Here are some of the attempts at a definition:
A family heirloom is a cultivar that has been passed down through several generations within one family. It has not been for sale and not spread far and wide outside the family, but has been in continued cultivation. The 'Rose Family bean' is such an example. Even though you can now buy this bean from Bill Best's Sustainable Mountain Agriculture Centre. As modern family life changes and people move to towns without gardens, these family varieties are at great risk of dying out with the last person in the family who grows them. By the time a younger family member remembers, it is often too late to find viable seeds.

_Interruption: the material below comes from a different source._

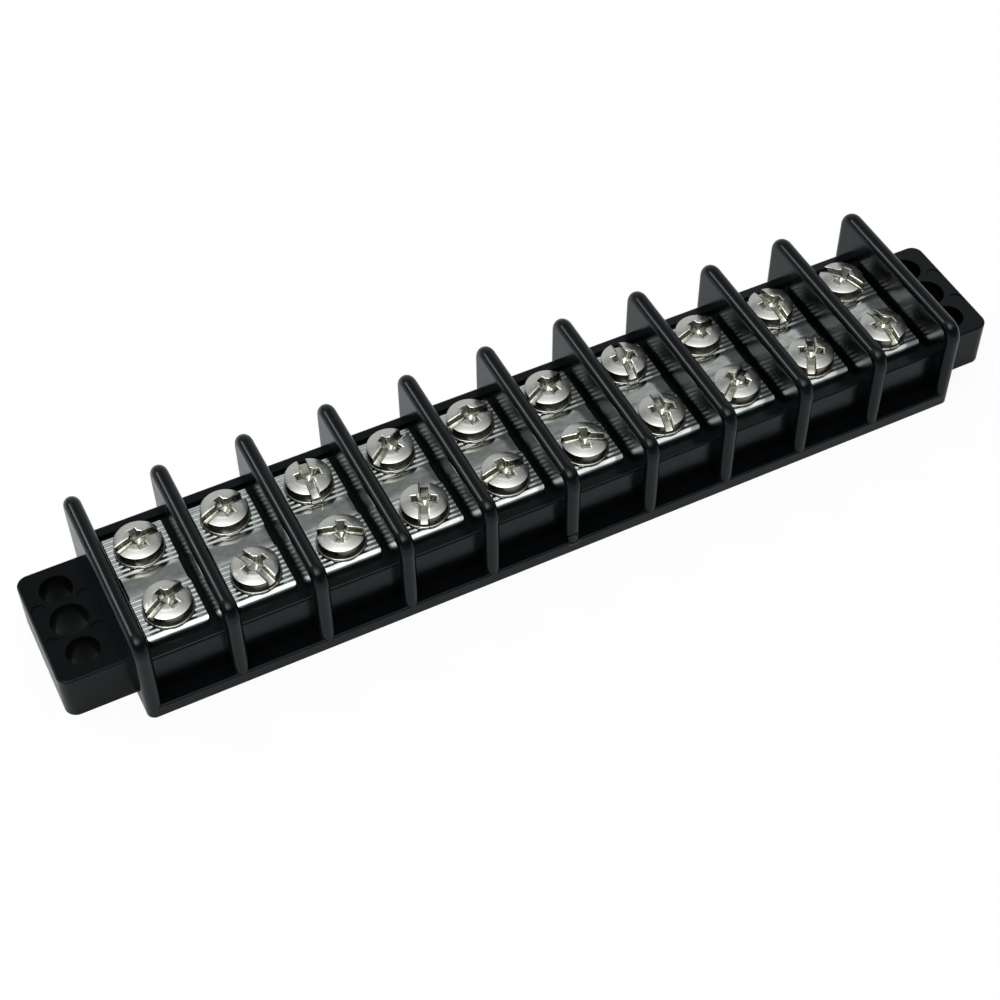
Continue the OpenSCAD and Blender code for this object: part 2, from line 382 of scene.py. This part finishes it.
def objectNoise(nodes, links, scale, detail, stretch=(1, 1, 1)):
    place = nodes.new("ShaderNodeTexCoord")
    mapping = nodes.new("ShaderNodeMapping")
    mapping.inputs["Scale"].default_value = stretch
    noise = nodes.new("ShaderNodeTexNoise")
    noise.inputs["Scale"].default_value = scale
    noise.inputs["Detail"].default_value = detail
    links.new(place.outputs["Object"], mapping.inputs["Vector"])
    links.new(mapping.outputs[0], noise.inputs["Vector"])
    return noise


def spread(nodes, links, source, low, high):
    # the noise drawn out between low and high
    ramp = nodes.new("ShaderNodeMapRange")
    ramp.inputs["From Min"].default_value, ramp.inputs["From Max"].default_value = noiseRange
    ramp.inputs["To Min"].default_value = low
    ramp.inputs["To Max"].default_value = high
    links.new(source, ramp.inputs["Value"])
    return ramp.outputs[0]


def addBump(nodes, links, shader, height, distance, under=None):
    # under is an earlier bump that this one lies on
    bump = nodes.new("ShaderNodeBump")
    bump.inputs["Distance"].default_value = distance
    links.new(height, bump.inputs["Height"])
    if under:
        links.new(under.outputs[0], bump.inputs["Normal"])
    links.new(bump.outputs[0], shader.inputs["Normal"])
    return bump


# the noises below are given by their scale, detail and, where there is a third value, stretch
plasticLook = {
    "color": (0.0015, 0.0019, 0.0026),
    "tint": (0.88, 0.98, 1.0),
    "roughLow": 0.19,
    "roughHigh": 0.25,
    "ior": 1.36,
    "bodyGloss": 0.5,
    "earGloss": 0.36,
    "bodyEnd": 72.9 * mm,       # from the middle of the strip to an ear
    "earFade": 0.1 * mm,
    "cloud": (260, 3),
    "skin": (900, 2),
    "skinDepth": 0.004 * mm,
}
gateMark = {
    "place": (0, cadLow.y, 2.9 * mm),
    "radius": 1.3 * mm,
    "rim": 0.45 * mm,
    "height": 0.35 * mm,
    "torn": (1900, 4),
}
tinLook = {
    "low": (0.47, 0.495, 0.48),
    "high": (0.72, 0.76, 0.74),
    "roughLow": 0.08,
    "roughHigh": 0.17,
    "cloud": (900, 6, (0.6, 1, 1)),
    "rolled": (1500, 4, (0.25, 1, 1)),
    "ripple": (1600, 3, (0.5, 1, 1)),
    "rippleDepth": 0.0034 * mm,
}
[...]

There is a second definition which states that a heirloom variety must be at least 50 years old, or must have been in cultivation at a time before widespread hybrids started up in the catalogues. This definition includes commercial varieties in addition to the family heirlooms. Some of these old heirloom commercial varieties are still in catalogues today. Many people do not realise how old some of these varieties are. The Landreth seed catalogue contains many cultivars of this type. Sadly a much greater number of once popular commercial varieties have fallen out of favour, for no good reason. They are good varieties, just no longer fashionable. This category is at great risk too. Whilst many more people once grew a certain variety, which they bought year after year from commercial seed sources, this variety can disappear very quickly again. A family heirloom variety is being kept alive because its seeds are being saved from generation to generation. A variety sold by a seed merchant goes to a much wider group of gardeners, but not on the whole to gardeners who save seeds, These gardeners rely on the seedhouse providing the variety and when the seedhouse drops the variety, it becomes at risk. You read quite often in catalogues that xxx has been superceded by yyy and frequently xxx was a heirloom and yyy is a hybrid.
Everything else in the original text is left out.